--- begin Supplied records ---

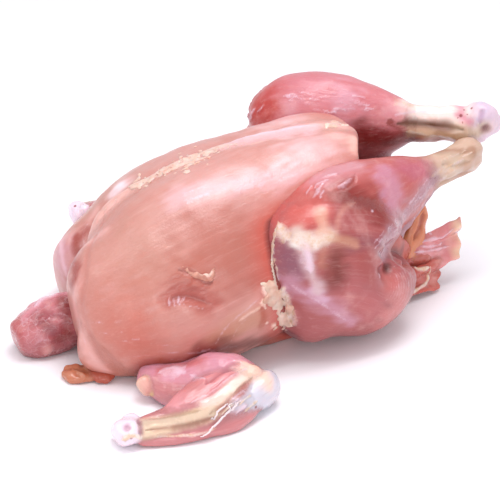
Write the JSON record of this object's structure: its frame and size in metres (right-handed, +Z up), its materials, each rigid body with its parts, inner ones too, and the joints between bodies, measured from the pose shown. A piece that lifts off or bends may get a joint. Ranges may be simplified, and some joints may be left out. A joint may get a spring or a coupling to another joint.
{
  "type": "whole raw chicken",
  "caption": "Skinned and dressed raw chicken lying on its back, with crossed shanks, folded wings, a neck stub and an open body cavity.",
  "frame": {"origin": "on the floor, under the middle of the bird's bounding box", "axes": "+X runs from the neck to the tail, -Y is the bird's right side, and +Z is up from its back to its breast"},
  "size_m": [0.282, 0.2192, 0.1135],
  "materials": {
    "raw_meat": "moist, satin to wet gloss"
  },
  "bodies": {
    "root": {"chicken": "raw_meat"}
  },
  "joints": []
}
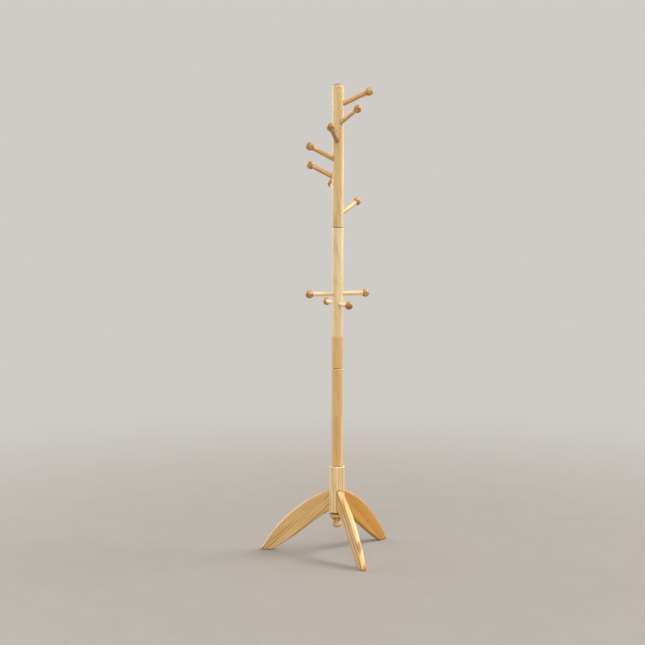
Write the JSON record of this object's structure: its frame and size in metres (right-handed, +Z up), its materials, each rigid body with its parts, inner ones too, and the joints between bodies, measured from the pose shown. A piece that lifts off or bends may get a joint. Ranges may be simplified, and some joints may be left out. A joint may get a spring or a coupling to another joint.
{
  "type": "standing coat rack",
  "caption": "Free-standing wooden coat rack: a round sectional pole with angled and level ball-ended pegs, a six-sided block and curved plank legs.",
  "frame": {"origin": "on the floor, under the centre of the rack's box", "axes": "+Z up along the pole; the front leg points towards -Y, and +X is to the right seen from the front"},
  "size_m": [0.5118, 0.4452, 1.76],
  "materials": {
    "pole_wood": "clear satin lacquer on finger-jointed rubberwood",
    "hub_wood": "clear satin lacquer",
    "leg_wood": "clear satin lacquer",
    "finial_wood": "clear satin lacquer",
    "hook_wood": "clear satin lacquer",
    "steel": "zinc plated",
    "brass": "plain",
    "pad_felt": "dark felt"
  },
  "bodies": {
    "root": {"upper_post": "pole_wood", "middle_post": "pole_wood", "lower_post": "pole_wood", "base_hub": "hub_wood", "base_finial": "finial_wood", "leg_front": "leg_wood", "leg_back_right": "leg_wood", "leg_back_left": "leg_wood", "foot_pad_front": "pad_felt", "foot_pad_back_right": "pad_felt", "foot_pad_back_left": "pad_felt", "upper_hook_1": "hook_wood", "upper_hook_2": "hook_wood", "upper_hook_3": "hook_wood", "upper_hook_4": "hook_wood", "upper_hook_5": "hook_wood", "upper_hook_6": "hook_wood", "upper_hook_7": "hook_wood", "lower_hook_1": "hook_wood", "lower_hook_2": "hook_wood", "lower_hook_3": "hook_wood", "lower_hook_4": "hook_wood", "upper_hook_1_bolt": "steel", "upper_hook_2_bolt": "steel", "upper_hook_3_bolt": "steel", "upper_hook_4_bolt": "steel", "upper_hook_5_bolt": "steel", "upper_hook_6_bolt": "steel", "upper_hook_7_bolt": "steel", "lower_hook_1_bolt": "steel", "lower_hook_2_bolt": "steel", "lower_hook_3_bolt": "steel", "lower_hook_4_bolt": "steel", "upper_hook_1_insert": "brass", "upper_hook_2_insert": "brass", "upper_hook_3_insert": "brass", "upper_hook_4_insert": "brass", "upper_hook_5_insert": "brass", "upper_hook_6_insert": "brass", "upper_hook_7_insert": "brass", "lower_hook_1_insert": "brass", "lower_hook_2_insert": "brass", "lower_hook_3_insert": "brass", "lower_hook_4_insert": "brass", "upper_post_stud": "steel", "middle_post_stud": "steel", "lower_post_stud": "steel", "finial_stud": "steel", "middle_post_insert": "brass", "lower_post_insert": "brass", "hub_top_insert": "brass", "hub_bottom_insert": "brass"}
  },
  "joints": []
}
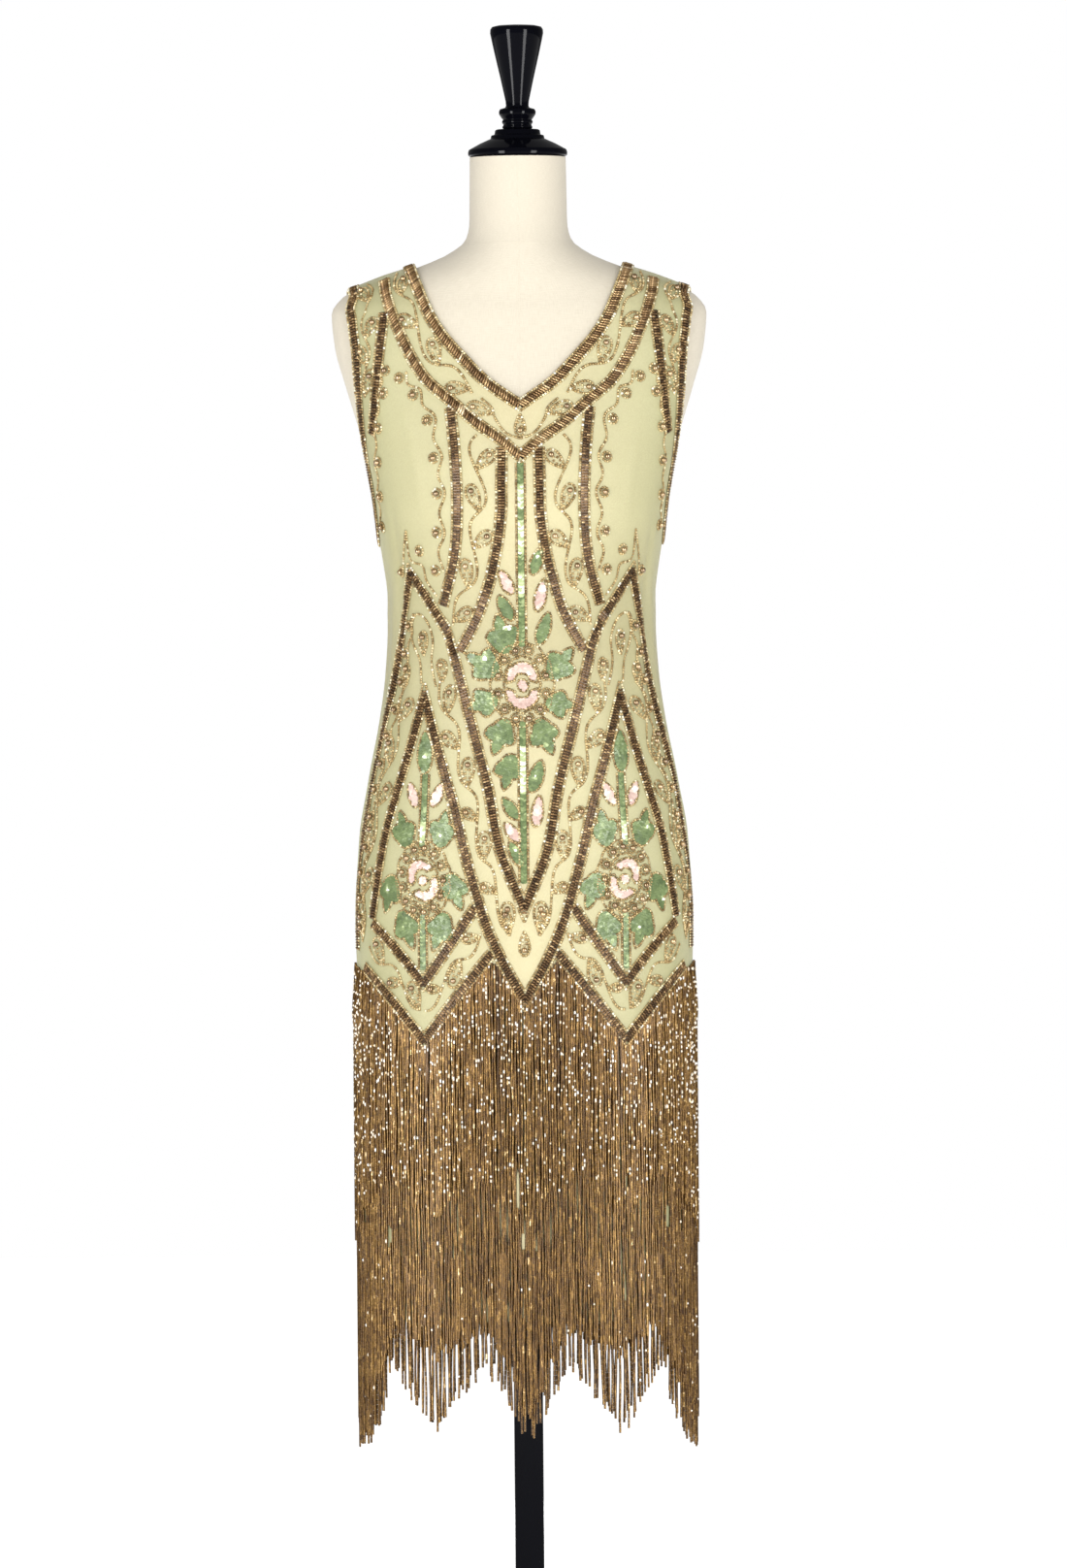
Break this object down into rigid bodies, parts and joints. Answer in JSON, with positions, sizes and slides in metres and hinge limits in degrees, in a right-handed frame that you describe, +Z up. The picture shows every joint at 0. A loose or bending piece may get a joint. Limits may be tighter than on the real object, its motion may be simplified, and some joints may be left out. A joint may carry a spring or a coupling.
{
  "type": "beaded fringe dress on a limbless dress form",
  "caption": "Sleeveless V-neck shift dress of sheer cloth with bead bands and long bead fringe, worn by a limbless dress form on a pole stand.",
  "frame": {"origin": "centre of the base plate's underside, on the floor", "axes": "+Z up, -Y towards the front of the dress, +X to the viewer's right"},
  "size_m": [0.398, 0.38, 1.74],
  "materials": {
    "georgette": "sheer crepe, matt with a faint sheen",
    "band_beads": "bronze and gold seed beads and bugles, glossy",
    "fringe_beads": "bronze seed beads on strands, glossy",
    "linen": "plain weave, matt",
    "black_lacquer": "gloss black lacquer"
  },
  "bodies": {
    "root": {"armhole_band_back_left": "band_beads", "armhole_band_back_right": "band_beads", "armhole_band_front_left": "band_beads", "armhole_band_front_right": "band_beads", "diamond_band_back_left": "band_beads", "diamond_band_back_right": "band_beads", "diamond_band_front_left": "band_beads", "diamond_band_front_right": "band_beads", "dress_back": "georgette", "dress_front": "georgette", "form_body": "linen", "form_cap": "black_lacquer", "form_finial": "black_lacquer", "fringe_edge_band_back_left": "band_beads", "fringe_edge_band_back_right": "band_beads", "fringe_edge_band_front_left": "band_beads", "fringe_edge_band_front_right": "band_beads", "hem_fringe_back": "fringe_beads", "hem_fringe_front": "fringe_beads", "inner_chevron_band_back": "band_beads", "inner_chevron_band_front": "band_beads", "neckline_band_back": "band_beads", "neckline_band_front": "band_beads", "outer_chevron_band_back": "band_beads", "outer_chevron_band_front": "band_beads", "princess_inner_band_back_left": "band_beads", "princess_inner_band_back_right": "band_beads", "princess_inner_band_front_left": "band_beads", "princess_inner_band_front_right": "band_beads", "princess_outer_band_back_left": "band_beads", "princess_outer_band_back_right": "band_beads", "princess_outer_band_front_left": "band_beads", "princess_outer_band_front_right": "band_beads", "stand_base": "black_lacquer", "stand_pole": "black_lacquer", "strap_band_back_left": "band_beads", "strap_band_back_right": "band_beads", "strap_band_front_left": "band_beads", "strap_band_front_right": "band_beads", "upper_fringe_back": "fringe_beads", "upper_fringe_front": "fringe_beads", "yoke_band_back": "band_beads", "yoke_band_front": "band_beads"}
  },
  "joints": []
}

--- end Supplied records ---

→ **Job**:
Return all of the entries exactly as they were supplied.

→ **Expected output**:
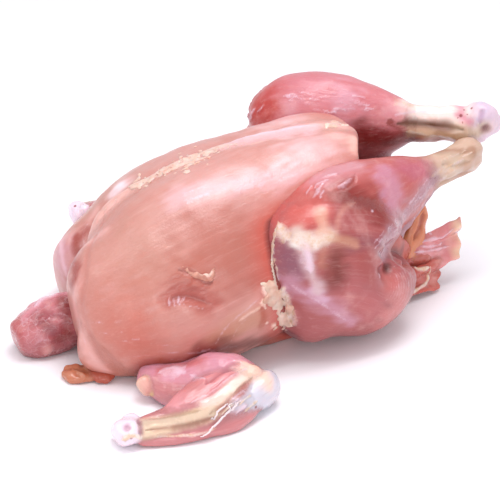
Write the JSON record of this object's structure: its frame and size in metres (right-handed, +Z up), its materials, each rigid body with its parts, inner ones too, and the joints between bodies, measured from the pose shown. A piece that lifts off or bends may get a joint. Ranges may be simplified, and some joints may be left out. A joint may get a spring or a coupling to another joint.
{
  "type": "whole raw chicken",
  "caption": "Skinned and dressed raw chicken lying on its back, with crossed shanks, folded wings, a neck stub and an open body cavity.",
  "frame": {"origin": "on the floor, under the middle of the bird's bounding box", "axes": "+X runs from the neck to the tail, -Y is the bird's right side, and +Z is up from its back to its breast"},
  "size_m": [0.282, 0.2192, 0.1135],
  "materials": {
    "raw_meat": "moist, satin to wet gloss"
  },
  "bodies": {
    "root": {"chicken": "raw_meat"}
  },
  "joints": []
}
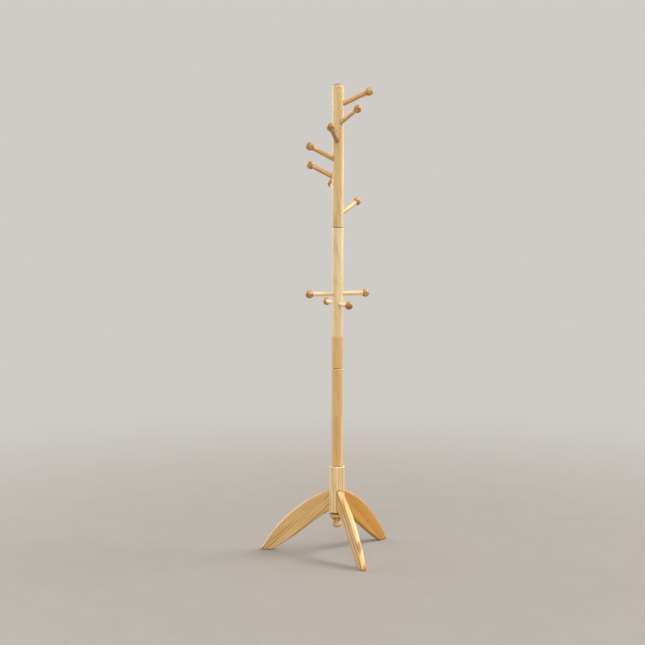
Write the JSON record of this object's structure: its frame and size in metres (right-handed, +Z up), its materials, each rigid body with its parts, inner ones too, and the joints between bodies, measured from the pose shown. A piece that lifts off or bends may get a joint. Ranges may be simplified, and some joints may be left out. A joint may get a spring or a coupling to another joint.
{
  "type": "standing coat rack",
  "caption": "Free-standing wooden coat rack: a round sectional pole with angled and level ball-ended pegs, a six-sided block and curved plank legs.",
  "frame": {"origin": "on the floor, under the centre of the rack's box", "axes": "+Z up along the pole; the front leg points towards -Y, and +X is to the right seen from the front"},
  "size_m": [0.5118, 0.4452, 1.76],
  "materials": {
    "pole_wood": "clear satin lacquer on finger-jointed rubberwood",
    "hub_wood": "clear satin lacquer",
    "leg_wood": "clear satin lacquer",
    "finial_wood": "clear satin lacquer",
    "hook_wood": "clear satin lacquer",
    "steel": "zinc plated",
    "brass": "plain",
    "pad_felt": "dark felt"
  },
  "bodies": {
    "root": {"upper_post": "pole_wood", "middle_post": "pole_wood", "lower_post": "pole_wood", "base_hub": "hub_wood", "base_finial": "finial_wood", "leg_front": "leg_wood", "leg_back_right": "leg_wood", "leg_back_left": "leg_wood", "foot_pad_front": "pad_felt", "foot_pad_back_right": "pad_felt", "foot_pad_back_left": "pad_felt", "upper_hook_1": "hook_wood", "upper_hook_2": "hook_wood", "upper_hook_3": "hook_wood", "upper_hook_4": "hook_wood", "upper_hook_5": "hook_wood", "upper_hook_6": "hook_wood", "upper_hook_7": "hook_wood", "lower_hook_1": "hook_wood", "lower_hook_2": "hook_wood", "lower_hook_3": "hook_wood", "lower_hook_4": "hook_wood", "upper_hook_1_bolt": "steel", "upper_hook_2_bolt": "steel", "upper_hook_3_bolt": "steel", "upper_hook_4_bolt": "steel", "upper_hook_5_bolt": "steel", "upper_hook_6_bolt": "steel", "upper_hook_7_bolt": "steel", "lower_hook_1_bolt": "steel", "lower_hook_2_bolt": "steel", "lower_hook_3_bolt": "steel", "lower_hook_4_bolt": "steel", "upper_hook_1_insert": "brass", "upper_hook_2_insert": "brass", "upper_hook_3_insert": "brass", "upper_hook_4_insert": "brass", "upper_hook_5_insert": "brass", "upper_hook_6_insert": "brass", "upper_hook_7_insert": "brass", "lower_hook_1_insert": "brass", "lower_hook_2_insert": "brass", "lower_hook_3_insert": "brass", "lower_hook_4_insert": "brass", "upper_post_stud": "steel", "middle_post_stud": "steel", "lower_post_stud": "steel", "finial_stud": "steel", "middle_post_insert": "brass", "lower_post_insert": "brass", "hub_top_insert": "brass", "hub_bottom_insert": "brass"}
  },
  "joints": []
}
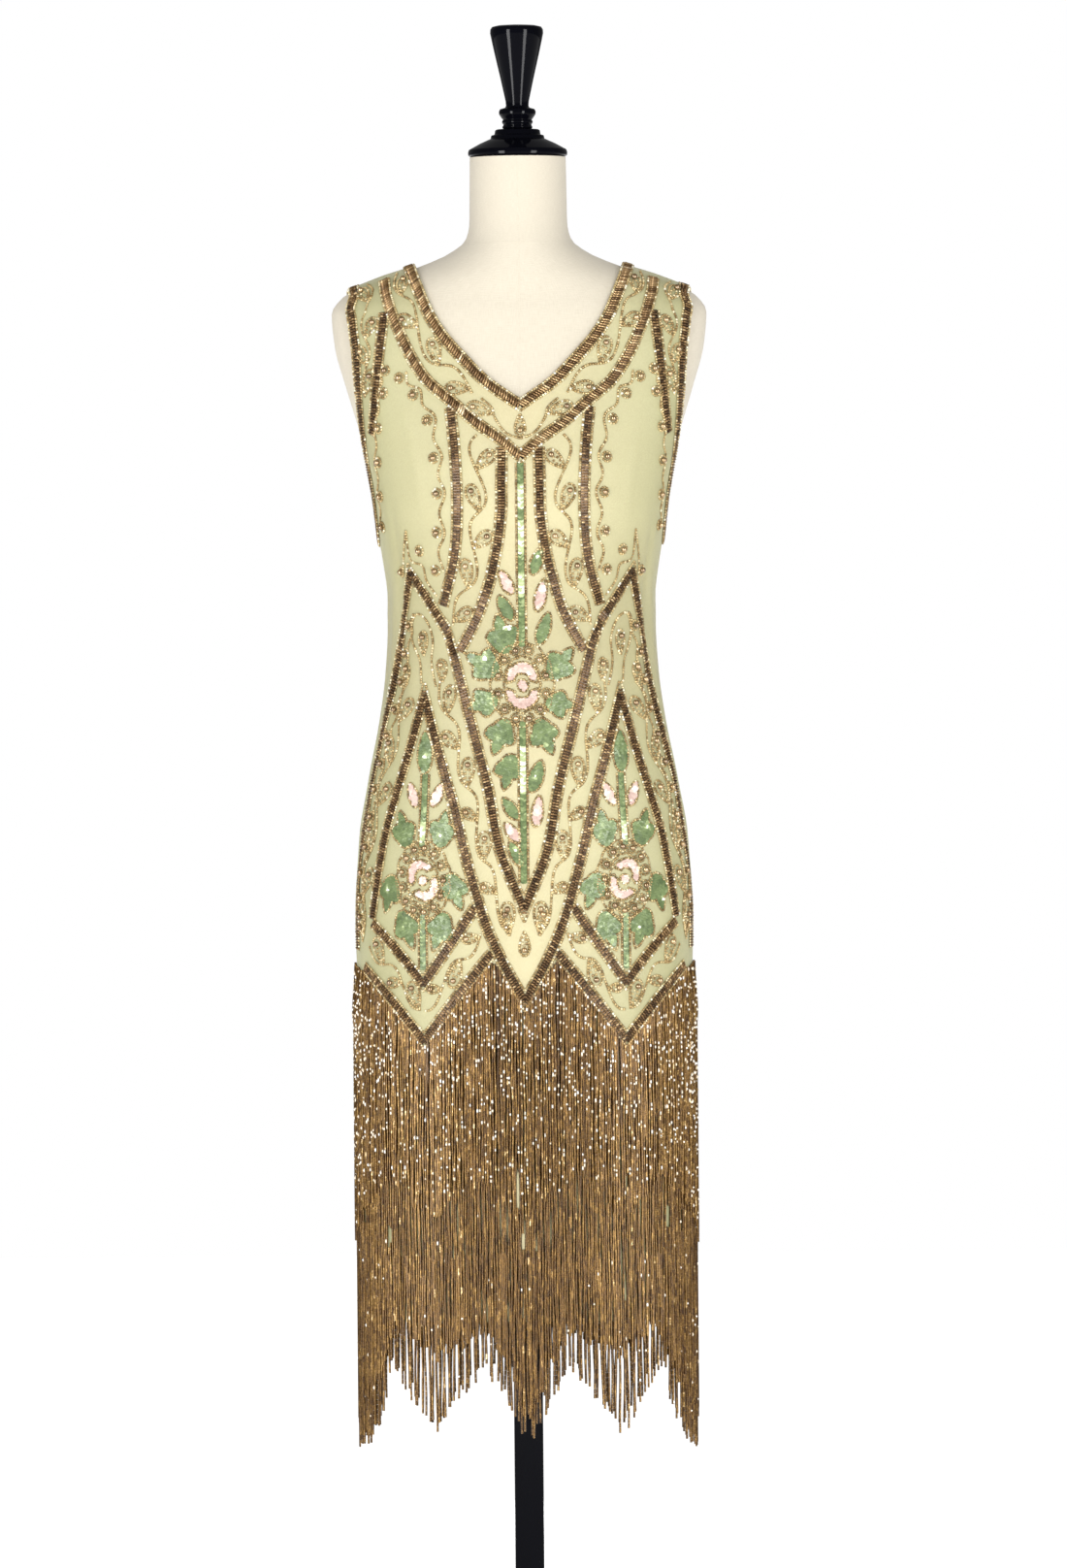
Break this object down into rigid bodies, parts and joints. Answer in JSON, with positions, sizes and slides in metres and hinge limits in degrees, in a right-handed frame that you describe, +Z up. The picture shows every joint at 0. A loose or bending piece may get a joint. Limits may be tighter than on the real object, its motion may be simplified, and some joints may be left out. A joint may carry a spring or a coupling.
{
  "type": "beaded fringe dress on a limbless dress form",
  "caption": "Sleeveless V-neck shift dress of sheer cloth with bead bands and long bead fringe, worn by a limbless dress form on a pole stand.",
  "frame": {"origin": "centre of the base plate's underside, on the floor", "axes": "+Z up, -Y towards the front of the dress, +X to the viewer's right"},
  "size_m": [0.398, 0.38, 1.74],
  "materials": {
    "georgette": "sheer crepe, matt with a faint sheen",
    "band_beads": "bronze and gold seed beads and bugles, glossy",
    "fringe_beads": "bronze seed beads on strands, glossy",
    "linen": "plain weave, matt",
    "black_lacquer": "gloss black lacquer"
  },
  "bodies": {
    "root": {"armhole_band_back_left": "band_beads", "armhole_band_back_right": "band_beads", "armhole_band_front_left": "band_beads", "armhole_band_front_right": "band_beads", "diamond_band_back_left": "band_beads", "diamond_band_back_right": "band_beads", "diamond_band_front_left": "band_beads", "diamond_band_front_right": "band_beads", "dress_back": "georgette", "dress_front": "georgette", "form_body": "linen", "form_cap": "black_lacquer", "form_finial": "black_lacquer", "fringe_edge_band_back_left": "band_beads", "fringe_edge_band_back_right": "band_beads", "fringe_edge_band_front_left": "band_beads", "fringe_edge_band_front_right": "band_beads", "hem_fringe_back": "fringe_beads", "hem_fringe_front": "fringe_beads", "inner_chevron_band_back": "band_beads", "inner_chevron_band_front": "band_beads", "neckline_band_back": "band_beads", "neckline_band_front": "band_beads", "outer_chevron_band_back": "band_beads", "outer_chevron_band_front": "band_beads", "princess_inner_band_back_left": "band_beads", "princess_inner_band_back_right": "band_beads", "princess_inner_band_front_left": "band_beads", "princess_inner_band_front_right": "band_beads", "princess_outer_band_back_left": "band_beads", "princess_outer_band_back_right": "band_beads", "princess_outer_band_front_left": "band_beads", "princess_outer_band_front_right": "band_beads", "stand_base": "black_lacquer", "stand_pole": "black_lacquer", "strap_band_back_left": "band_beads", "strap_band_back_right": "band_beads", "strap_band_front_left": "band_beads", "strap_band_front_right": "band_beads", "upper_fringe_back": "fringe_beads", "upper_fringe_front": "fringe_beads", "yoke_band_back": "band_beads", "yoke_band_front": "band_beads"}
  },
  "joints": []
}